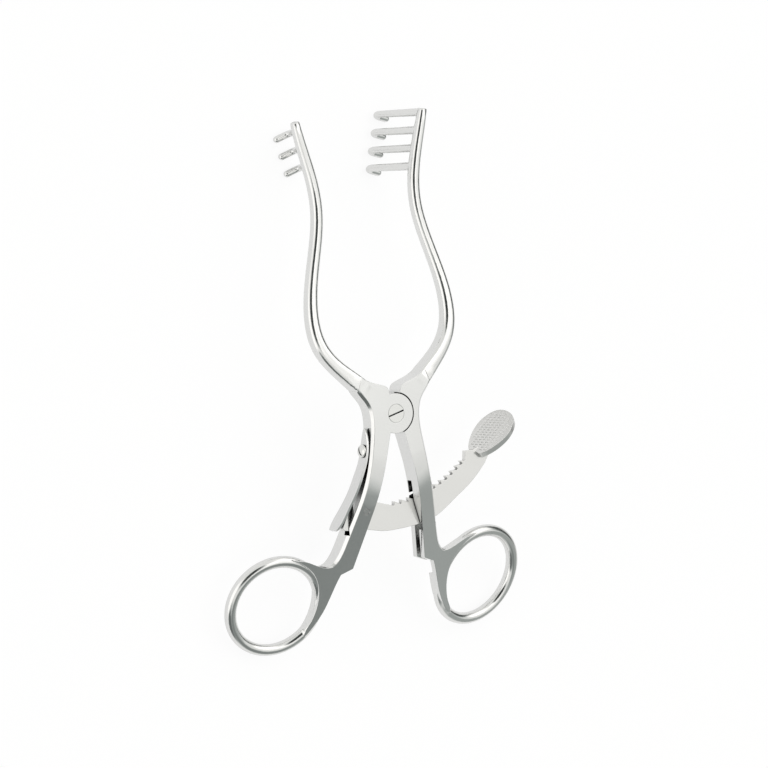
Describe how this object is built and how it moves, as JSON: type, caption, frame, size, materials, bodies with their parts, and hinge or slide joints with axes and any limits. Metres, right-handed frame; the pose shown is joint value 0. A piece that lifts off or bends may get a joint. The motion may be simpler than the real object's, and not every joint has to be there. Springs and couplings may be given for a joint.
{
  "type": "self retaining retractor",
  "caption": "Self retaining surgical retractor: two hinged arms with blunt hooked prongs, finger rings, a toothed ratchet bar with a knurled thumb pad, and a leaf spring.",
  "frame": {"origin": "on the joint screw's axis, in the flat upper face of the lap joint", "axes": "+X towards the right arm, +Y towards the prong ends, +Z out of the joint's upper face, up when the instrument lies on its prongs and rings"},
  "size_m": [0.1058, 0.1607, 0.0267],
  "materials": {
    "arm_steel": "polished",
    "screw_steel": "satin",
    "bar_steel": "satin",
    "spring_steel": "satin"
  },
  "bodies": {
    "left_side": {"left_arm": "arm_steel", "joint_screw": "screw_steel", "spring_screw": "screw_steel"},
    "right_side": {"right_arm": "arm_steel"},
    "bar_pivot": {"ratchet_pin": "bar_steel"},
    "ratchet": {"ratchet_bar": "bar_steel"},
    "spring": {"leaf_spring": "spring_steel"}
  },
  "joints": [
    {"name": "arm_hinge", "type": "hinge", "parent": "left_side", "child": "right_side", "pos_m": [0, 0, 0], "axis": [0, 0, -1], "range_deg": [-25, 25]},
    {"name": "bar_follow", "type": "hinge", "parent": "left_side", "child": "bar_pivot", "pos_m": [-0.0109, -0.0286, -0.007], "axis": [0, 0, -1], "range_deg": [-5.1, 5.1]},
    {"name": "ratchet_release", "type": "hinge", "parent": "bar_pivot", "child": "ratchet", "pos_m": [-0.0109, -0.0286, -0.007], "axis": [0, 0, -1], "range_deg": [-1, 3], "stiffness_Nm_per_rad": 0.08},
    {"name": "leaf_flex", "type": "hinge", "parent": "left_side", "child": "spring", "pos_m": [-0.0098, -0.0105, -0.003], "axis": [0, 0, -1], "range_deg": [-0.4, 0.8]}
  ],
  "couplings": [
    {"joint": "bar_follow", "follows": "arm_hinge", "ratio": 0.2},
    {"joint": "leaf_flex", "follows": "ratchet_release", "ratio": 0.25}
  ]
}
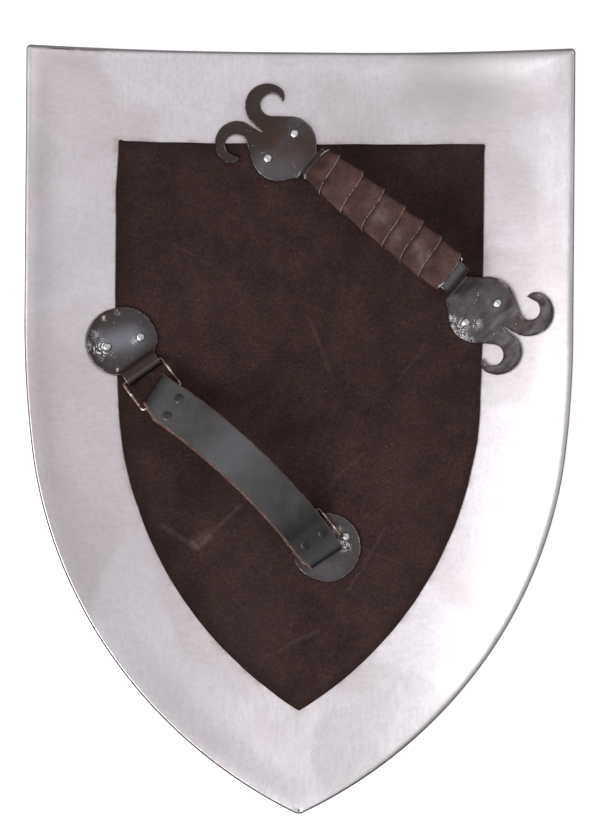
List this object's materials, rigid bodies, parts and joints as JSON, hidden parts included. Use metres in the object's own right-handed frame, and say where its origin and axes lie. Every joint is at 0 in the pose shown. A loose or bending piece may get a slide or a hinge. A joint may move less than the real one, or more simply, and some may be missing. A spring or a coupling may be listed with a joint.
{
  "type": "heater shield",
  "caption": "Steel heater shield, bent side to side and lying hollow side up, with a suede liner, a suede-wrapped grip and a leather arm strap on wire rings.",
  "frame": {"origin": "middle of the shield's length and width, on the surface that it lies on", "axes": "+Y from the point towards the straight top edge, +Z out of the hollow, towards the person who holds it, +X to the right as seen from that side"},
  "size_m": [0.52, 0.7332, 0.0707],
  "materials": {
    "shield_steel": "brushed, with light wear and small dark specks",
    "suede_brown": "dark brown suede with a matt, mottled nap",
    "grip_suede": "brown suede, worn shiny in patches",
    "black_iron": "blackened forged steel with bright file scratches",
    "ring_wire": "dark wire with a brown sheen",
    "strap_leather": "black leather, semi-gloss, with tan cut edges",
    "rivet_steel": "bright hammered steel",
    "strap_rivet_black": "black, worn at the rim"
  },
  "bodies": {
    "root": {"shield_body": "shield_steel", "suede_liner": "suede_brown", "grip_bar": "black_iron", "grip_wrap": "grip_suede", "grip_rivet_1": "rivet_steel", "grip_rivet_2": "rivet_steel", "grip_rivet_3": "rivet_steel", "grip_rivet_4": "rivet_steel", "strap_anchor_upper": "black_iron", "strap_anchor_lower": "black_iron", "ring_upper": "ring_wire", "ring_lower": "ring_wire", "anchor_rivet_1": "rivet_steel", "anchor_rivet_2": "rivet_steel", "anchor_rivet_3": "rivet_steel", "anchor_rivet_4": "rivet_steel", "arm_strap": "strap_leather", "strap_rivet_1": "strap_rivet_black", "strap_rivet_2": "strap_rivet_black", "strap_rivet_3": "strap_rivet_black", "strap_rivet_4": "strap_rivet_black"}
  },
  "joints": []
}
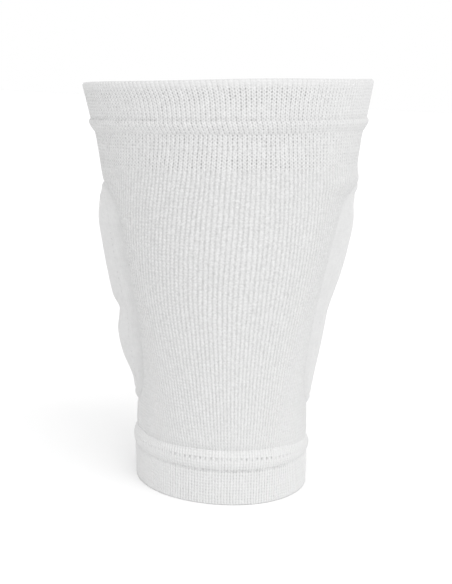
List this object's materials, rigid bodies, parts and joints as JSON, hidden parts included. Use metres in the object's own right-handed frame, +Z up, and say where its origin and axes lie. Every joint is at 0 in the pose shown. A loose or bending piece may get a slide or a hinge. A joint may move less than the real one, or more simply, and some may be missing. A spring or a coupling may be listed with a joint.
{
  "type": "volleyball knee pad",
  "caption": "Slip-on rib-knit knee sleeve with folded cuffs, hemmed ends and foam pads under a smooth cover that wraps round the front, standing on its lower cuff.",
  "frame": {"origin": "middle of the bounding box at its underside, where the lower cuff stands on a surface", "axes": "+Z up along the leg toward the thigh, -Y toward the padded front, +Y toward the ribbed back, +X to the left when seen from the back"},
  "size_m": [0.1518, 0.1398, 0.2197],
  "materials": {
    "rib_knit": "white elastic rib knit, matt, with fine vertical ribs",
    "upper_cuff_knit": "white folded rib knit, matt",
    "lower_cuff_knit": "white folded rib knit, matt",
    "cover_fabric": "white close-knit fabric, smooth and matt",
    "foam": "off-white closed-cell foam, matt"
  },
  "bodies": {
    "root": {"knit_sleeve": "rib_knit", "upper_cuff": "upper_cuff_knit", "lower_cuff": "lower_cuff_knit", "pad_cover": "cover_fabric", "upper_foam_pad": "foam", "lower_foam_pad": "foam"}
  },
  "joints": []
}
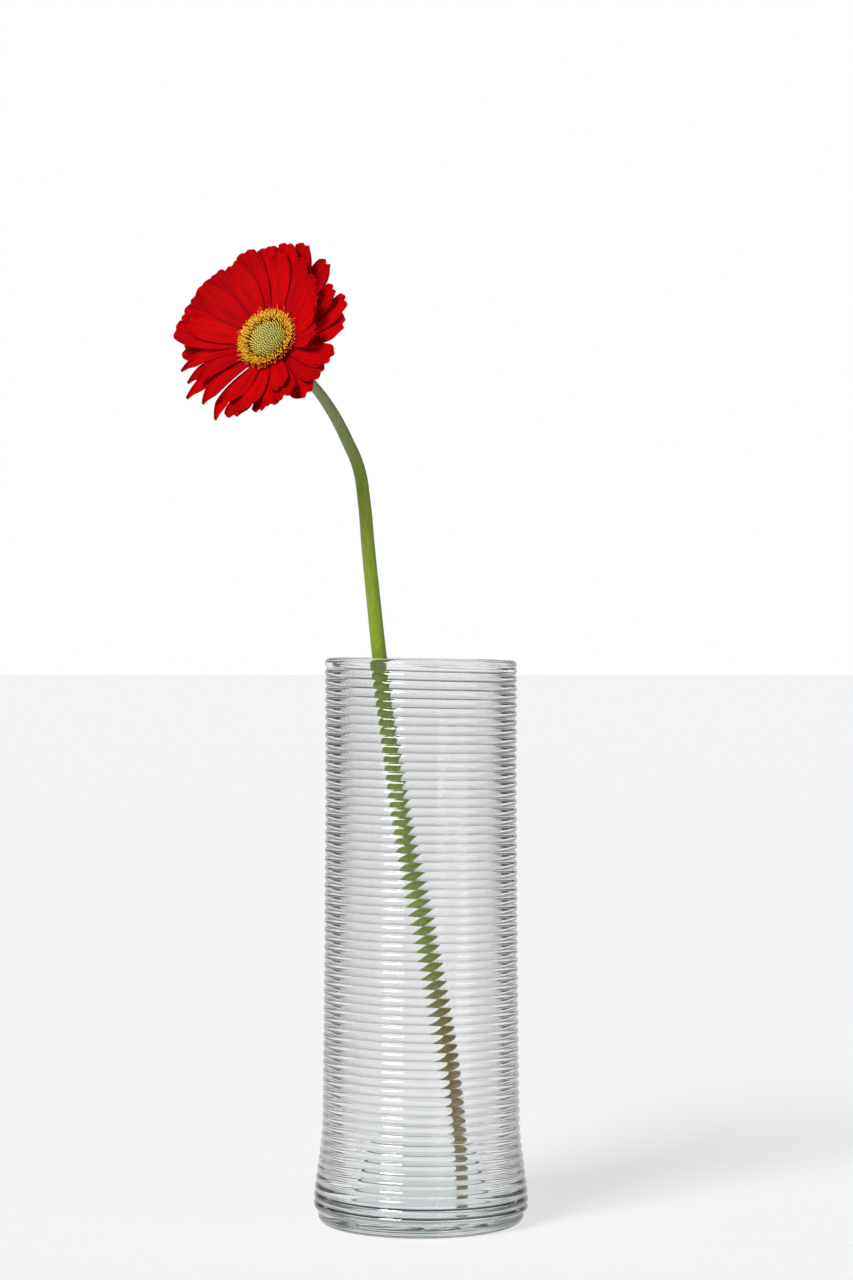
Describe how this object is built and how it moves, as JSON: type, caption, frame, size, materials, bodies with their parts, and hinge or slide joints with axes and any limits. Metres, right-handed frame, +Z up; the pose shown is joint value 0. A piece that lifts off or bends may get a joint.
★ ★ ★ ★
Reproduce the data, keeping every line exactly the same.

→ **RESPONSE**:
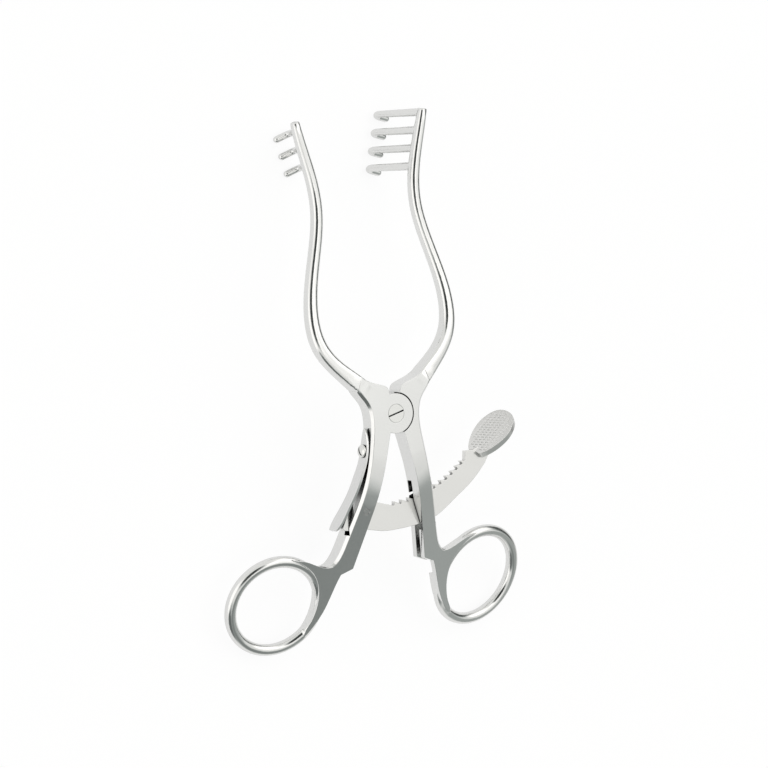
Describe how this object is built and how it moves, as JSON: type, caption, frame, size, materials, bodies with their parts, and hinge or slide joints with axes and any limits. Metres, right-handed frame; the pose shown is joint value 0. A piece that lifts off or bends may get a joint. The motion may be simpler than the real object's, and not every joint has to be there. Springs and couplings may be given for a joint.
{
  "type": "self retaining retractor",
  "caption": "Self retaining surgical retractor: two hinged arms with blunt hooked prongs, finger rings, a toothed ratchet bar with a knurled thumb pad, and a leaf spring.",
  "frame": {"origin": "on the joint screw's axis, in the flat upper face of the lap joint", "axes": "+X towards the right arm, +Y towards the prong ends, +Z out of the joint's upper face, up when the instrument lies on its prongs and rings"},
  "size_m": [0.1058, 0.1607, 0.0267],
  "materials": {
    "arm_steel": "polished",
    "screw_steel": "satin",
    "bar_steel": "satin",
    "spring_steel": "satin"
  },
  "bodies": {
    "left_side": {"left_arm": "arm_steel", "joint_screw": "screw_steel", "spring_screw": "screw_steel"},
    "right_side": {"right_arm": "arm_steel"},
    "bar_pivot": {"ratchet_pin": "bar_steel"},
    "ratchet": {"ratchet_bar": "bar_steel"},
    "spring": {"leaf_spring": "spring_steel"}
  },
  "joints": [
    {"name": "arm_hinge", "type": "hinge", "parent": "left_side", "child": "right_side", "pos_m": [0, 0, 0], "axis": [0, 0, -1], "range_deg": [-25, 25]},
    {"name": "bar_follow", "type": "hinge", "parent": "left_side", "child": "bar_pivot", "pos_m": [-0.0109, -0.0286, -0.007], "axis": [0, 0, -1], "range_deg": [-5.1, 5.1]},
    {"name": "ratchet_release", "type": "hinge", "parent": "bar_pivot", "child": "ratchet", "pos_m": [-0.0109, -0.0286, -0.007], "axis": [0, 0, -1], "range_deg": [-1, 3], "stiffness_Nm_per_rad": 0.08},
    {"name": "leaf_flex", "type": "hinge", "parent": "left_side", "child": "spring", "pos_m": [-0.0098, -0.0105, -0.003], "axis": [0, 0, -1], "range_deg": [-0.4, 0.8]}
  ],
  "couplings": [
    {"joint": "bar_follow", "follows": "arm_hinge", "ratio": 0.2},
    {"joint": "leaf_flex", "follows": "ratchet_release", "ratio": 0.25}
  ]
}
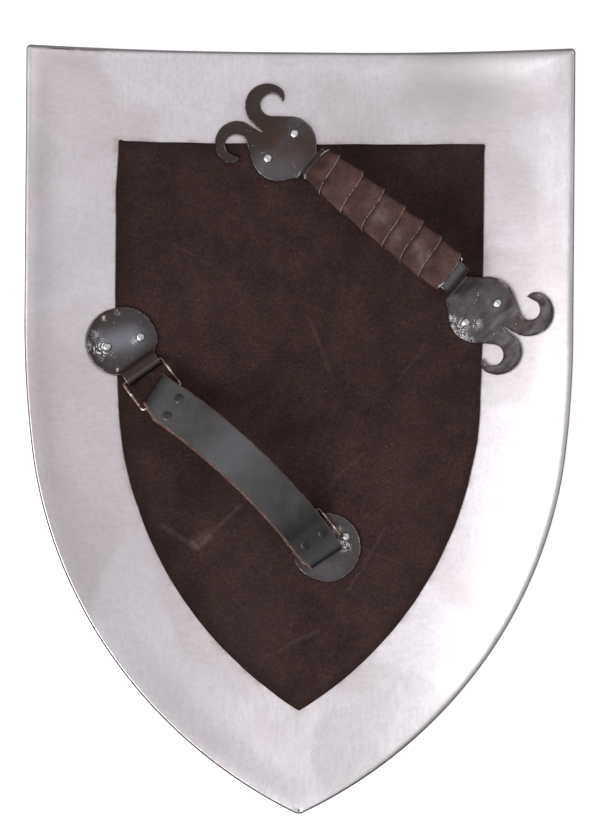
List this object's materials, rigid bodies, parts and joints as JSON, hidden parts included. Use metres in the object's own right-handed frame, and say where its origin and axes lie. Every joint is at 0 in the pose shown. A loose or bending piece may get a slide or a hinge. A joint may move less than the real one, or more simply, and some may be missing. A spring or a coupling may be listed with a joint.
{
  "type": "heater shield",
  "caption": "Steel heater shield, bent side to side and lying hollow side up, with a suede liner, a suede-wrapped grip and a leather arm strap on wire rings.",
  "frame": {"origin": "middle of the shield's length and width, on the surface that it lies on", "axes": "+Y from the point towards the straight top edge, +Z out of the hollow, towards the person who holds it, +X to the right as seen from that side"},
  "size_m": [0.52, 0.7332, 0.0707],
  "materials": {
    "shield_steel": "brushed, with light wear and small dark specks",
    "suede_brown": "dark brown suede with a matt, mottled nap",
    "grip_suede": "brown suede, worn shiny in patches",
    "black_iron": "blackened forged steel with bright file scratches",
    "ring_wire": "dark wire with a brown sheen",
    "strap_leather": "black leather, semi-gloss, with tan cut edges",
    "rivet_steel": "bright hammered steel",
    "strap_rivet_black": "black, worn at the rim"
  },
  "bodies": {
    "root": {"shield_body": "shield_steel", "suede_liner": "suede_brown", "grip_bar": "black_iron", "grip_wrap": "grip_suede", "grip_rivet_1": "rivet_steel", "grip_rivet_2": "rivet_steel", "grip_rivet_3": "rivet_steel", "grip_rivet_4": "rivet_steel", "strap_anchor_upper": "black_iron", "strap_anchor_lower": "black_iron", "ring_upper": "ring_wire", "ring_lower": "ring_wire", "anchor_rivet_1": "rivet_steel", "anchor_rivet_2": "rivet_steel", "anchor_rivet_3": "rivet_steel", "anchor_rivet_4": "rivet_steel", "arm_strap": "strap_leather", "strap_rivet_1": "strap_rivet_black", "strap_rivet_2": "strap_rivet_black", "strap_rivet_3": "strap_rivet_black", "strap_rivet_4": "strap_rivet_black"}
  },
  "joints": []
}
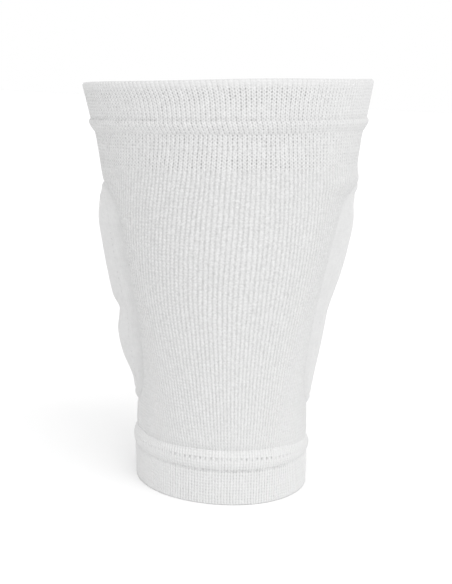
List this object's materials, rigid bodies, parts and joints as JSON, hidden parts included. Use metres in the object's own right-handed frame, +Z up, and say where its origin and axes lie. Every joint is at 0 in the pose shown. A loose or bending piece may get a slide or a hinge. A joint may move less than the real one, or more simply, and some may be missing. A spring or a coupling may be listed with a joint.
{
  "type": "volleyball knee pad",
  "caption": "Slip-on rib-knit knee sleeve with folded cuffs, hemmed ends and foam pads under a smooth cover that wraps round the front, standing on its lower cuff.",
  "frame": {"origin": "middle of the bounding box at its underside, where the lower cuff stands on a surface", "axes": "+Z up along the leg toward the thigh, -Y toward the padded front, +Y toward the ribbed back, +X to the left when seen from the back"},
  "size_m": [0.1518, 0.1398, 0.2197],
  "materials": {
    "rib_knit": "white elastic rib knit, matt, with fine vertical ribs",
    "upper_cuff_knit": "white folded rib knit, matt",
    "lower_cuff_knit": "white folded rib knit, matt",
    "cover_fabric": "white close-knit fabric, smooth and matt",
    "foam": "off-white closed-cell foam, matt"
  },
  "bodies": {
    "root": {"knit_sleeve": "rib_knit", "upper_cuff": "upper_cuff_knit", "lower_cuff": "lower_cuff_knit", "pad_cover": "cover_fabric", "upper_foam_pad": "foam", "lower_foam_pad": "foam"}
  },
  "joints": []
}
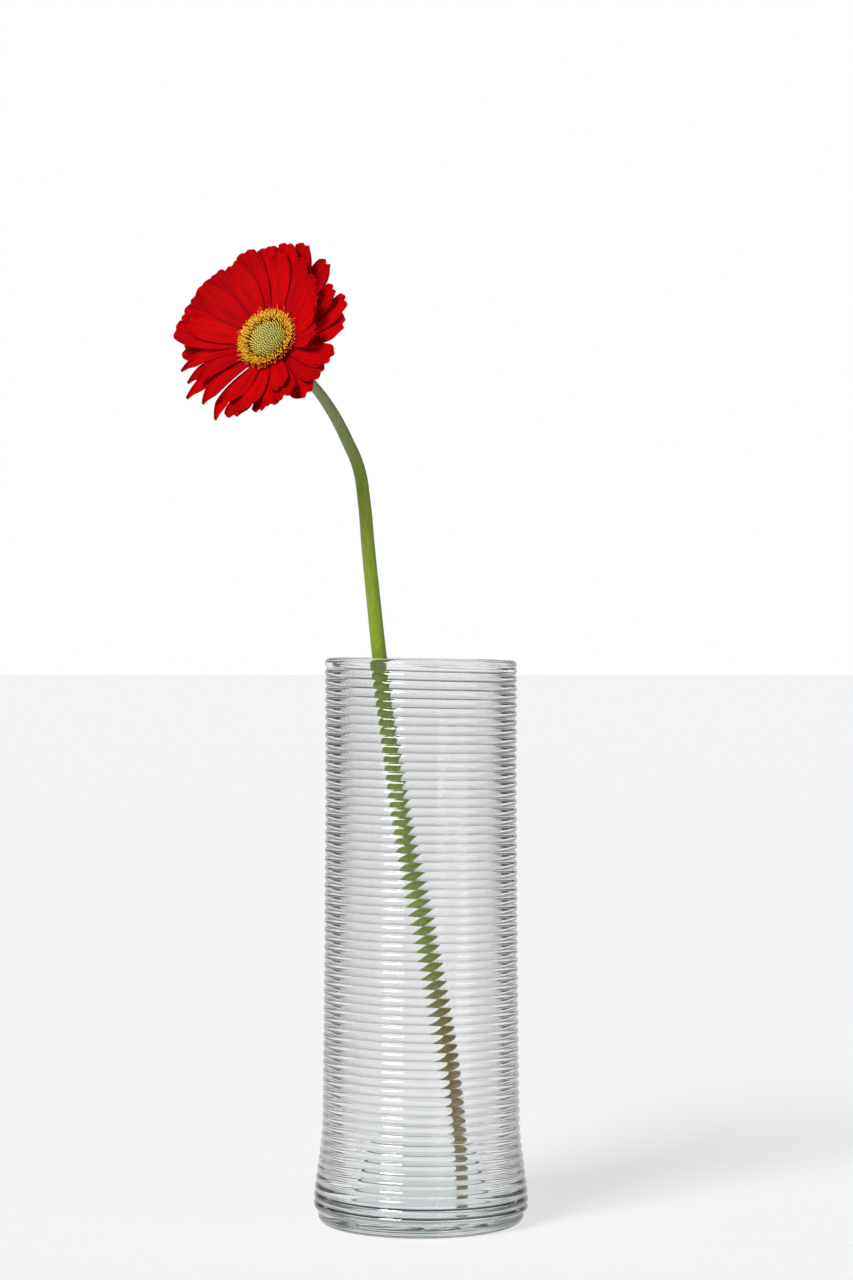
Describe how this object is built and how it moves, as JSON: type, caption, frame, size, materials, bodies with their parts, and hinge or slide joints with axes and any limits. Metres, right-handed frame, +Z up; the pose shown is joint value 0. A piece that lifts off or bends may get a joint.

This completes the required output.